Un altro problema emergente, segnalato da Francesco Greco, riguarda le tecnologie applicate alla finanza, in grado di evitare tutti i controlli standard: «Con piattaforme di uso comune come Googlepay, Applepay o Samsungpay, i pagamenti arrivano in Italia senza l’indicazione del mittente. Questo fa saltare il principio “conosci il tuo cliente”, che è alla base delle verifiche anti-riciclaggio imposte alle banche. A Milano abbiamo provato a fare una rogatoria in Gran Bretagna, che ci ha detto di chiedere in Irlanda, da dove ci rimandano a Londra: nessuno ancora ci ha risposto».
I paradisi fiscali britannici, secondo Tax Justice Network, sono responsabili di più di un terzo di tutte le perdite di tasse subite dagli stati nazionali con la finanza offshore: almeno 160 miliardi all’anno, il 37 per cento del totale mondiale.

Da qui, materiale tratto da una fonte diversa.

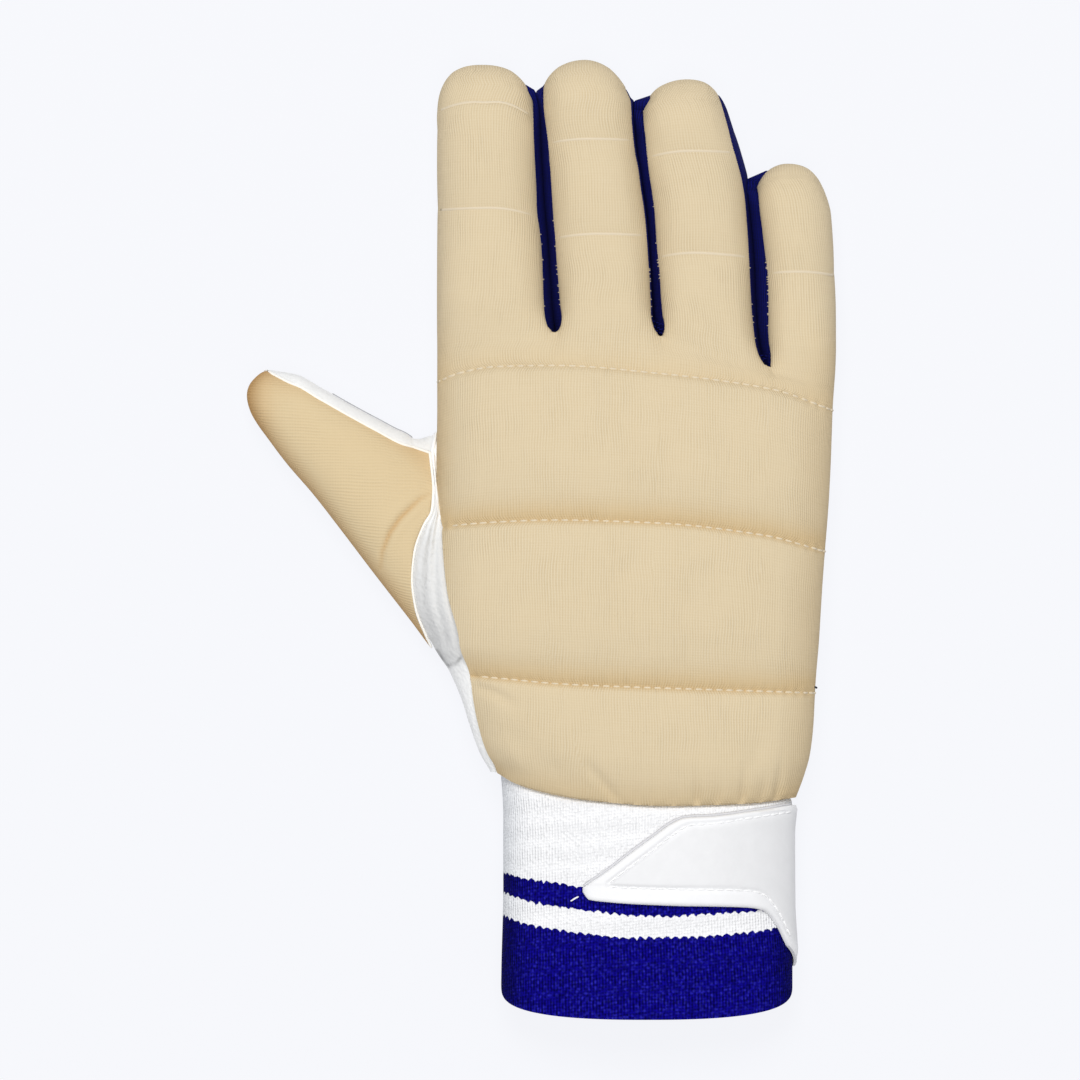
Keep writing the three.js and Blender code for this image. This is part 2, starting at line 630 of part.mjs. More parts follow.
// A point on the thumb: turn 0 is the far edge and 180 the near edge, over the top. Past the last station is its tip.
function thumbSkin(turn, station) {
  const straight = Math.min(station, THUMB_STATIONS);
  const tip = Math.max(station - THUMB_STATIONS, 0);
  const far = point(thumbStations.farX(straight), thumbStations.farY(straight), 0);
  const near = point(thumbStations.nearX(straight), thumbStations.nearY(straight), 0);
  const middle = thumbStations.middle(straight);
  const { across, up } = around(turn, THUMB_POWER);
  const centre = blend(far, near, 0.5);
  const half = far.clone().sub(centre);
  const fall = Math.sqrt(1 - tip * tip);
  const at = centre.clone().addScaledVector(half, across * Math.sqrt(1 - tip * tip / 2));
  const forward = tip * Math.sqrt(1 - across * across / 2);
  at.x += forward * mix(THUMB_TIP.near.x, THUMB_TIP.far.x, (across + 1) / 2);
  at.y += forward * mix(THUMB_TIP.near.y, THUMB_TIP.far.y, (across + 1) / 2);
  at.z = height(turn, up * fall, thumbStations.crown(straight), middle);
  const reach = Math.max(0, 1 - middle / half.length());
  const core = centre.clone().addScaledVector(half, THREE.MathUtils.clamp(across, -reach, reach));
  core.z = coreHeight(turn, middle);
  return { at, core };
}

// The turn at which the thumb's white edging ends and its beige face begins.
function edgingTurn(station) {
  const straight = Math.min(station, THUMB_STATIONS);
  const tip = Math.max(station - THUMB_STATIONS, 0);
  const half = Math.hypot(
    thumbStations.farX(straight) - thumbStations.nearX(straight),
    thumbStations.farY(straight) - thumbStations.nearY(straight),
  ) / 2;
  return turnAt(1 - thumbStations.edging(straight) / half, THUMB_POWER) * Math.max(0, 1 - tip * 2);
}

const THUMB_ALONG = [0.7, 1.4, 2.2, 3, 3.8, 4.6, 5.4, 6, 6.35, 6.65, 6.88, 7];
const rootX = curve(THUMB_ROOT, 'at', 'x');
const rootY = curve(THUMB_ROOT, 'at', 'y');
const rootZ = curve(THUMB_ROOT, 'at', 'z');

function rootPoint(share) {
  const at = share * (THUMB_ROOT.length - 1);
  return point(rootX(at), rootY(at), rootZ(at));
}

function thumbFront() {
  const root = [];
  for (let i = 0; i <= THUMB_COLUMNS; i += 1) {
    const at = rootPoint(i / THUMB_COLUMNS);
    at.x -= GAP;
    root.push({ outer: at, inner: at.clone().add(point(0.2, 0, -THUMB_WALL)) });
  }
  const rows = THUMB_ALONG.map((station) => {
    const from = edgingTurn(station);
    const list = [];
    for (let i = 0; i <= THUMB_COLUMNS; i += 1) {
      const skin = thumbSkin(mix(from, 180, i / THUMB_COLUMNS), station);
      list.push(cloth(skin, THUMB_WALL));
    }
    return list;
  });
  return closedWall('thumb_front', [[root, ...rows]], COLOURS.beige, 0.85);
}

// The under side of the hand where the palm's thumb-side edge lies.
function palmEdgeAt(y) {
  return handSkin(180 + palmEdgeDip(y), () => y);
}

const UNDER_COLUMNS = 14;

// The white far side of the thumb: under it, up round its far edge and a little over the top.
function thumbBack() {
  const root = [];
  for (let i = 0; i <= UNDER_COLUMNS; i += 1) {
    const share = i / UNDER_COLUMNS;
    let at;
    let inward;
    if (share < 0.2) {
      const climb = 1 - share / 0.2;
      at = point(-29.2 - GAP - climb * 0.6, mix(30.5, 26.1, climb), mix(9.6, 13.5, climb));
      inward = point(-0.3, -1, -0.2).normalize();
    } else {
      const y = mix(30, -30.2, ((share - 0.2) / 0.8) ** 0.9);
      const skin = palmEdgeAt(y);
      at = skin.at.clone();
      at.x -= GAP * 1.6;
      at.z = Math.max(0, at.z - (y < -26 ? 0.6 : 0));
      inward = point(0, y > 24 ? -0.8 : y < -22 ? 0.8 : 0, 1).normalize();
    }
    root.push({ outer: at, inner: at.clone().addScaledVector(inward, PALM_WALL) });
  }
  const rows = THUMB_ALONG.map((station) => {
    const from = edgingTurn(station);
    const list = [];
    for (let i = 0; i <= UNDER_COLUMNS; i += 1) {
      const skin = thumbSkin(mix(from, SEAM_STEP - 180, i / UNDER_COLUMNS), station);
      const piece = cloth(skin, PALM_WALL);
      if (i === 0) {
        piece.outer.add(point(0, 0, -GAP));
        piece.inner.add(point(0, 0, -GAP));
      }
      list.push(piece);
    }
    return list;
  });
  return closedWall('thumb_back', [[root, ...rows]], COLOURS.white, 0.75);
}

// The gusset: from the padded back's thumb-side edge out to the thumb's face, and on down the side to the wrist.
const GUSSET_Y = [25, 20, 14, 8, 2, -4, -10, -16, -22, -27, -31, -35, -40, -46, -52, -58, -63];
const GUSSET_COLUMNS = 4;
const GUSSET_FULLNESS = 1.2;

function thumbGusset() {
  const rootRows = THUMB_ROOT.map((row) => ({ key: -row.y, x: row.x, z: row.z }));
  const borderX = curve(rootRows, 'key', 'x');
  const borderZ = curve(rootRows, 'key', 'z');
  const rows = GUSSET_Y.map((y) => {
    const first = fingers[0];
    const top = handSkin(backTurn.hand(first, 0, () => y), () => y);
    const upper = top.at.clone();
    upper.z -= GAP * 1.5;
    const onThumb = y > -29;
    const skin = handSkin(180 + TUCK, () => y);
    const lower = onThumb ? point(borderX(-y) + GAP, y, borderZ(-y)) : skin.at.clone();
    if (!onThumb) lower.z += GAP * 1.5;
    const list = [];
    for (let i = 0; i <= GUSSET_COLUMNS; i += 1) {
      const share = i / GUSSET_COLUMNS;
      const at = blend(upper, lower, share);
      at.z += GUSSET_FULLNESS * Math.sin(Math.PI * share);
      if (!onThumb) at.x -= GUSSET_FULLNESS * Math.sin(Math.PI * share);
      const inward = top.core.clone().sub(at).normalize();
      list.push({ outer: at, inner: at.clone().addScaledVector(inward, GUSSET_WALL) });
    }
    return list;
  });
  return closedWall('thumb_gusset', [rows], COLOURS.white, 0.75);
}

const cuffLeft = curve(CUFF, 'along', 'left');
const cuffRight = curve(CUFF, 'along', 'right');
const cuffCrown = curve(CUFF, 'along', 'crown');

// Where the wrist seam lies round the cuff, in y, over the top and under the palm.
function wristSeam(turn) {
  const { across } = around(turn, HAND_POWER);
  const share = (across + 1) / 2;
  return Math.sin(THREE.MathUtils.degToRad(turn)) >= 0 ? lines.wrist(share) : palmWrist(share);
}

function hemLine(turn) {
  const up = Math.sin(THREE.MathUtils.degToRad(turn));
  return HEM.y - (up >= 0 ? HEM.dip : HEM.underDip) * Math.abs(up) ** HEM.roundness;
}

function cuffSkin(turn, along) {
  const { across, up } = around(turn, HAND_POWER);
  const centre = (cuffLeft(along) + cuffRight(along)) / 2;
  const half = (cuffRight(along) - cuffLeft(along)) / 2;
  const y = mix(wristSeam(turn) - GAP * 1.2, hemLine(turn), along);
  const x = centre + half * across;
  const crown = cuffCrown(along);
  const z = up >= 0 ? CUFF_MIDDLE + (crown - CUFF_MIDDLE) * up : Math.max(0, CUFF_MIDDLE + (CUFF_MIDDLE + FLATTENING) * up);
  const reach = half - CUFF_MIDDLE;
  const core = point(THREE.MathUtils.clamp(x, centre - reach, centre + reach), y, CUFF_MIDDLE);
  return { at: point(x, y, z), core };
}

const CUFF_ALONG = [0, 0.12, 0.3, 0.5, 0.7, 0.88, 0.97, 1];

function cuff() {
  const rows = CUFF_ALONG.map((along) => {
    const list = [];
    for (let i = 0; i <= CUFF_COLUMNS; i += 1) {
      list.push(cloth(cuffSkin(180 - (360 * (i % CUFF_COLUMNS)) / CUFF_COLUMNS, along), CUFF_WALL));
    }
    return list;
  });
  return closedWall('cuff', [rows], COLOURS.white, 0.9);
}

const STRAP_ROWS = 6;

// The strap lies on the cuff: free and pointed on top, sewn down past the little-finger side.
function closureStrap() {
  const stations = STRAP.map((row) => {
    const centre = (cuffLeft(0.4) + cuffRight(0.4)) / 2;
    const half = (cuffRight(0.4) - cuffLeft(0.4)) / 2;
    return { turn: turnAt((row.x - centre) / half, HAND_POWER), upper: row.upper, lower: row.lower };
  });
  const last = stations[stations.length - 1];
  [0.25, 0.5, 0.75, 1].forEach((share) => {
    stations.push({
      turn: mix(last.turn, STRAP_END.turn, share),
      upper: mix(last.upper, STRAP_END.upper, share),
      lower: mix(last.lower, STRAP_END.lower, Math.min(1, share * 1.8)),
    });
  });
  const rows = stations.map((station) => {
    const list = [];
    for (let i = 0; i <= STRAP_ROWS; i += 1) {
      const y = mix(station.upper, station.lower, i / STRAP_ROWS);
      const from = wristSeam(station.turn) - GAP * 1.2;
      const along = (y - from) / (hemLine(station.turn) - from);
      const skin = cuffSkin(station.turn, along);
      const away = skin.at.clone().sub(skin.core).normalize();
      list.push({
        outer: skin.at.clone().addScaledVector(away, GAP + STRAP_WALL),
        inner: skin.at.clone().addScaledVector(away, GAP),
      });
    }
    return list;
  });
  return closedWall('closure_strap', [rows], COLOURS.white, 0.5);
}

const hand = new THREE.Group();
hand.add(backPanel(), palmPanel());
hand.add(fourchette(fingers[0], fingers[1]), fourchette(fingers[1], fingers[2]), fourchette(fingers[2], fingers[3]));

const thumb = new THREE.Group();
thumb.add(thumbFront(), thumbBack(), thumbGusset());

const wrist = new THREE.Group();
wrist.add(cuff(), closureStrap());

const glove = new THREE.Group();
glove.add(hand, thumb, wrist);

// The origin is the middle of the glove's box, at the surface that it rests on.
const box = new THREE.Box3().setFromObject(glove);
const centre = box.getCenter(new THREE.Vector3());
glove.position.set(-centre.x, -centre.y, -box.min.z);

export default glove;
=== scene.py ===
# A padded wicketkeeping inner glove for the right hand, resting on its palm, seen from straight above.
# Millimetres while building, in the plan of the CAD part: X towards the little finger, Y towards the
# fingertips, Z up. Meshes are turned into metres and set on the frame's origin as they are made.
import functools
import math

import bpy
import numpy as np
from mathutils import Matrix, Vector, noise


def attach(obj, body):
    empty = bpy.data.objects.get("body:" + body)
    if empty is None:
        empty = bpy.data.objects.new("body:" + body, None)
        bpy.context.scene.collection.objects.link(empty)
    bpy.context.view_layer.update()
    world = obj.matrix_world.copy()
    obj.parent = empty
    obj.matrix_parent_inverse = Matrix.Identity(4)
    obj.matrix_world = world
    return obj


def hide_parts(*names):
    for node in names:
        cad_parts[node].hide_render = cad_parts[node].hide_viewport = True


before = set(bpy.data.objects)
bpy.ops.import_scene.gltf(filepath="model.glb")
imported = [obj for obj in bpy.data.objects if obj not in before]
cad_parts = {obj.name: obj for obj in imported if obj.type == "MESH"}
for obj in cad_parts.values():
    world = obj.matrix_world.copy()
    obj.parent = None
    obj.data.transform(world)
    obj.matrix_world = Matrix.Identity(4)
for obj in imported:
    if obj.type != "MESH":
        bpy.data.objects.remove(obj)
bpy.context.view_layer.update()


# Padded back
# One piece of fine beige rib knit over foam, from the wrist to the four fingertips. It is sewn down to
# the foam along cream lines across the hand and the fingers, so it puffs up between them, and it is
# gathered where the cuff is sewn on.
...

Gli europarlamentari più impegnati nella lotta all’evasione ora propongono di usare la Brexit per costringere i governanti inglesi a tenersi le loro offshore e restituirci le nostre tasse. Negli Stati Uniti, dopo le elezioni presidenziali, il vento è cambiato: Camera e Senato hanno approvato a larga maggioranza, superando così il veto minacciato da Trump, una legge che assegna all’agenzia anti-riciclaggio (Fincen) il compito di identificare i titolari effettivi di tutte le società, anche straniere. Il partito globale delle offshore però resta fortissimo. Le inchieste giornalistiche del consorzio Icij (rappresentato in Italia dall’Espresso) hanno svelato in questi anni migliaia di tesorerie anonime controllate dalla cerchia dei potenti del mondo: ministri di Trump, oligarchi intimi di Putin, riciclatori protetti da Erdogan, familiari del presidente cinese Xi Jinping, sovrani arabi, dittatori africani, premier asiatici, politici sudamericani, big dell’economia, stelle dello sport e spettacolo, oltre a criminali, terroristi, trafficanti di droga e armi. Tutti offshore, insieme ai grandi evasori.